ROWS:
+ + +
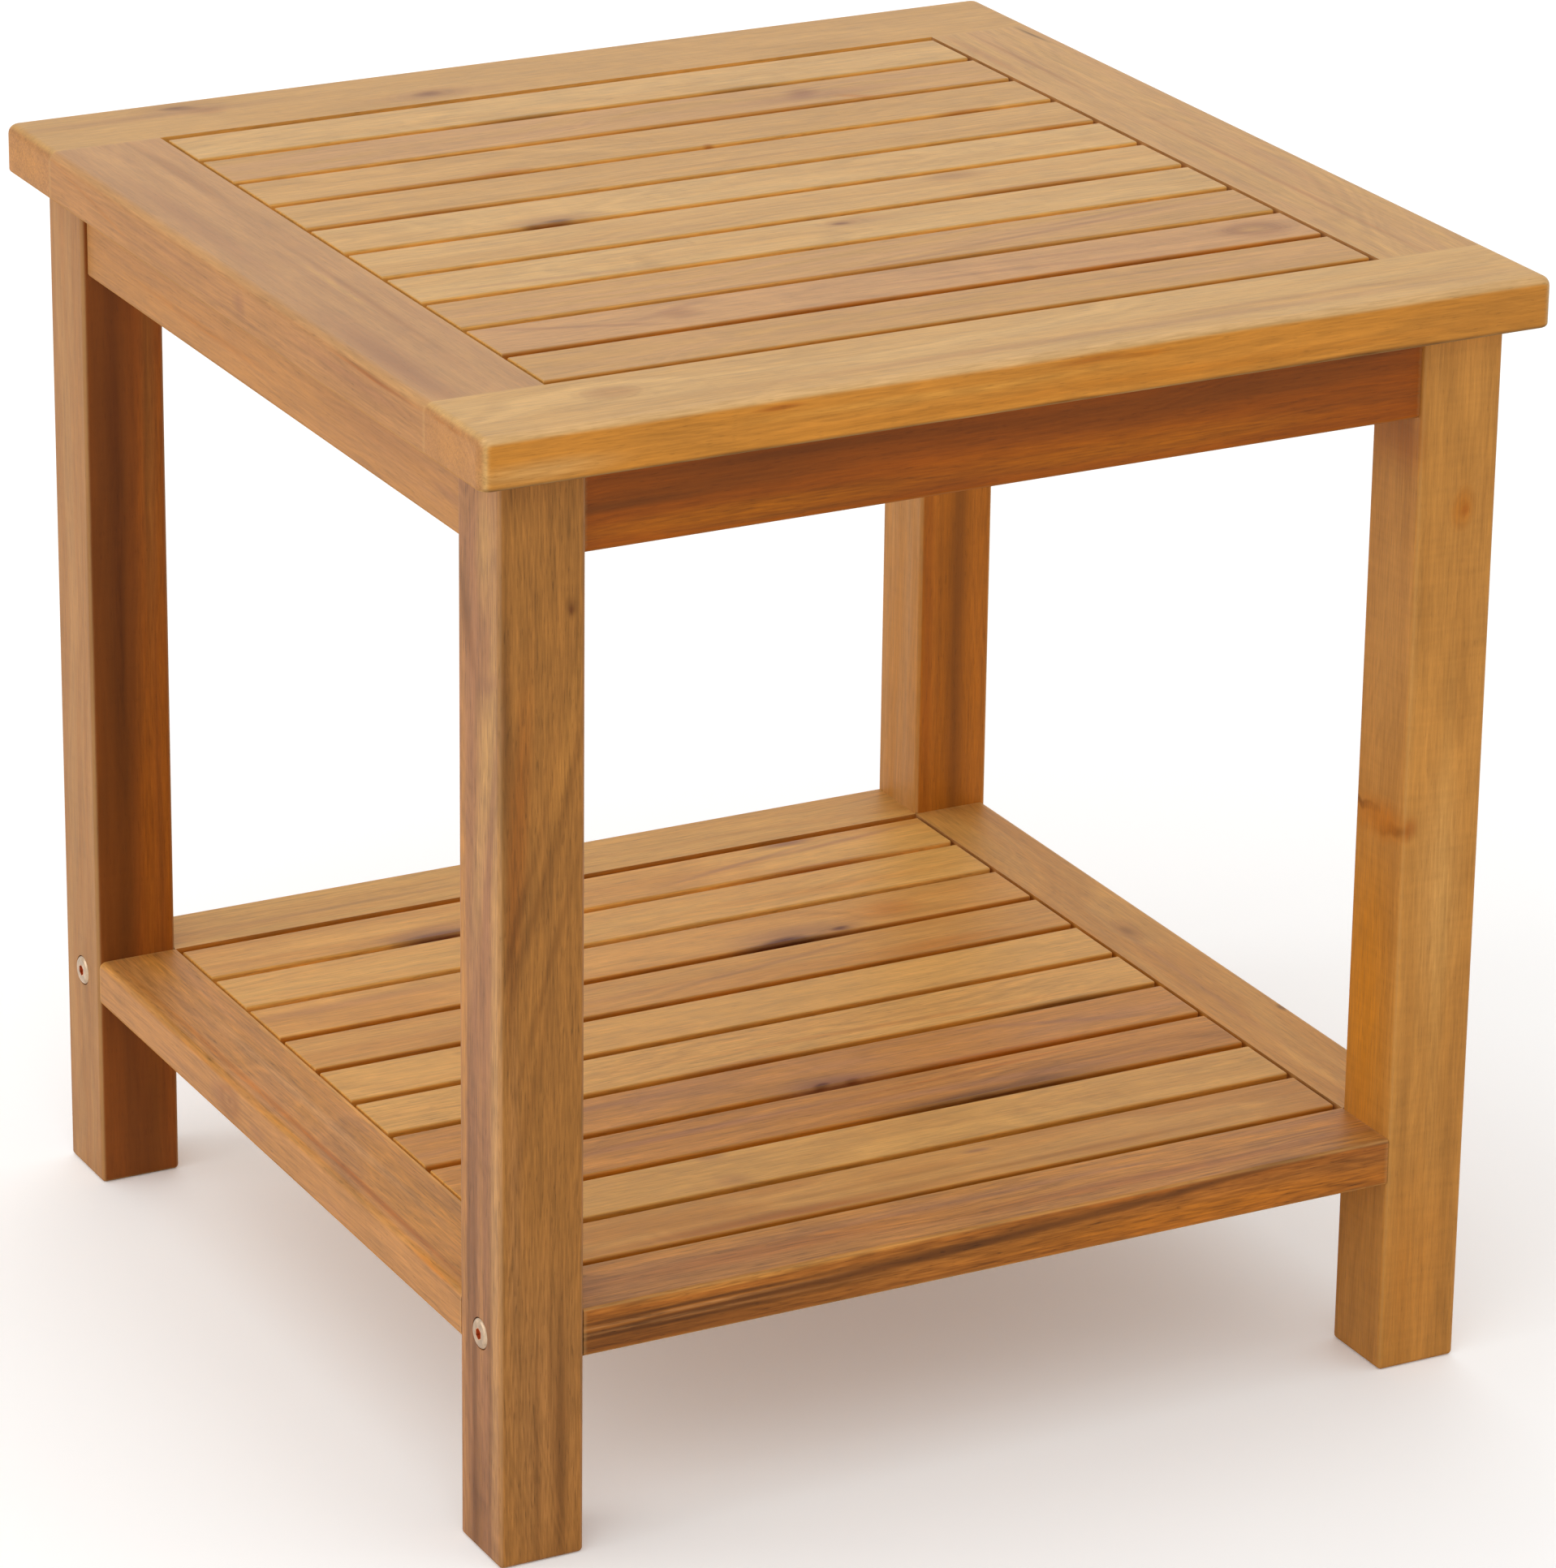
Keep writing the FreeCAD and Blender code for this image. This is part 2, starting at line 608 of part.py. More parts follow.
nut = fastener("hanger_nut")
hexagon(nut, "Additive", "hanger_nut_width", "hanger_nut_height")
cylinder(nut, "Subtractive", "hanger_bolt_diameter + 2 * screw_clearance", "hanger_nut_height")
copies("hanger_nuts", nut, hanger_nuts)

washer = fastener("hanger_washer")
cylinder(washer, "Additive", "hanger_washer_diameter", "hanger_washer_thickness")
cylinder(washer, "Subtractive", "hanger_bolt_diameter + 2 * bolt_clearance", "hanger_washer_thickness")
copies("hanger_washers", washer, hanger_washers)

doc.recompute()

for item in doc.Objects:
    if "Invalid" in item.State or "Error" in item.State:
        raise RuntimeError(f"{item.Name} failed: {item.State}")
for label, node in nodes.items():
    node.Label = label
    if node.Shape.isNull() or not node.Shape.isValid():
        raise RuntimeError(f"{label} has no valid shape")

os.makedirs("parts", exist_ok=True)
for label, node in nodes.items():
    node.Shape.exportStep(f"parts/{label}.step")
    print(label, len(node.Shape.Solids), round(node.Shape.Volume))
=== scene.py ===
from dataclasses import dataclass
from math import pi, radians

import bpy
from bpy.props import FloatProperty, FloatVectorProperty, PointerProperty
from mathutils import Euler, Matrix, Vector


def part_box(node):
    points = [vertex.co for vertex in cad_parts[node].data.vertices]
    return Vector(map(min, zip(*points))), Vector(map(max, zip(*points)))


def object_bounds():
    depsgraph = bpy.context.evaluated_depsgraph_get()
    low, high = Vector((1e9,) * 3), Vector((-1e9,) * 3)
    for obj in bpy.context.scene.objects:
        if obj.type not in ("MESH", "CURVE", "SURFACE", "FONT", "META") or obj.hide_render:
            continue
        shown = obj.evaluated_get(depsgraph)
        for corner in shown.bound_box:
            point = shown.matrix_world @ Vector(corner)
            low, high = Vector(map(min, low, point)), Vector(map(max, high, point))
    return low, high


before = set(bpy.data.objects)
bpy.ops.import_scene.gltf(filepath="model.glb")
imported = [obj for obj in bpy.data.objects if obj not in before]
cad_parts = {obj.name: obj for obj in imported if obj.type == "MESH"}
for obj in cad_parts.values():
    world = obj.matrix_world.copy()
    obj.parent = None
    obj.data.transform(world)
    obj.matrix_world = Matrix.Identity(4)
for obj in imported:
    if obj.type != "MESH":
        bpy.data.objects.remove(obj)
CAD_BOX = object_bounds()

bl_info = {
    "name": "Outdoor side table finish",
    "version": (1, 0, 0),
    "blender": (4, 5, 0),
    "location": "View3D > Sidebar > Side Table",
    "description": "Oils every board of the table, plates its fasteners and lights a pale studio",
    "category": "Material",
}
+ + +
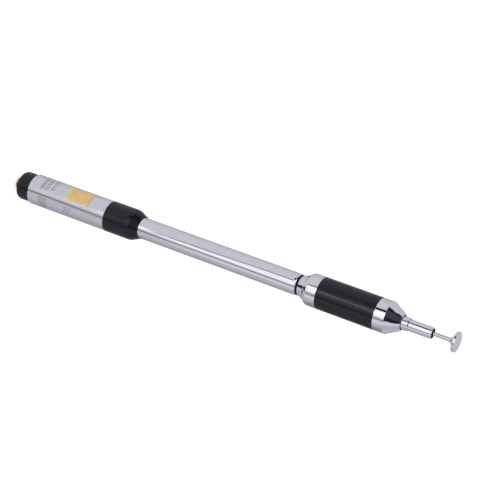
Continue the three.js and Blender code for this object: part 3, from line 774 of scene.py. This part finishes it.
+ + +
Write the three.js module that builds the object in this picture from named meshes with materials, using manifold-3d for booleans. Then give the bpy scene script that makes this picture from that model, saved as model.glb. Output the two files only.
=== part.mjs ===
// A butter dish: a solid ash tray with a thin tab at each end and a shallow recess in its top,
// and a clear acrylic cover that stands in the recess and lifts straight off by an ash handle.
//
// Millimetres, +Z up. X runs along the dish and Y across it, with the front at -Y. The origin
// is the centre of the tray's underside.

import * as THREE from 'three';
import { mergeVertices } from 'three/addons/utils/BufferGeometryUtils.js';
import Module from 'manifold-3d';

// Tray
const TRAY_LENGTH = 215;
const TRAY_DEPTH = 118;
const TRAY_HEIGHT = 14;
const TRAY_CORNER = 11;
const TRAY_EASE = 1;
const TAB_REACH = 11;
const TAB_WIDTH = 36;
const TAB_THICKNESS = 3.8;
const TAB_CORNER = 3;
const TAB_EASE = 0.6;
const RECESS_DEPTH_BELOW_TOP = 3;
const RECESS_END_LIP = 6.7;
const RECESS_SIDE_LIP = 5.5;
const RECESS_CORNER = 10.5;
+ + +
TO DO: Pick out all lines from the data above in which the word "imported" appears.

TASK SOLUTION:
imported = [obj for obj in bpy.data.objects if obj not in before]
cad_parts = {obj.name: obj for obj in imported if obj.type == "MESH"}
for obj in imported:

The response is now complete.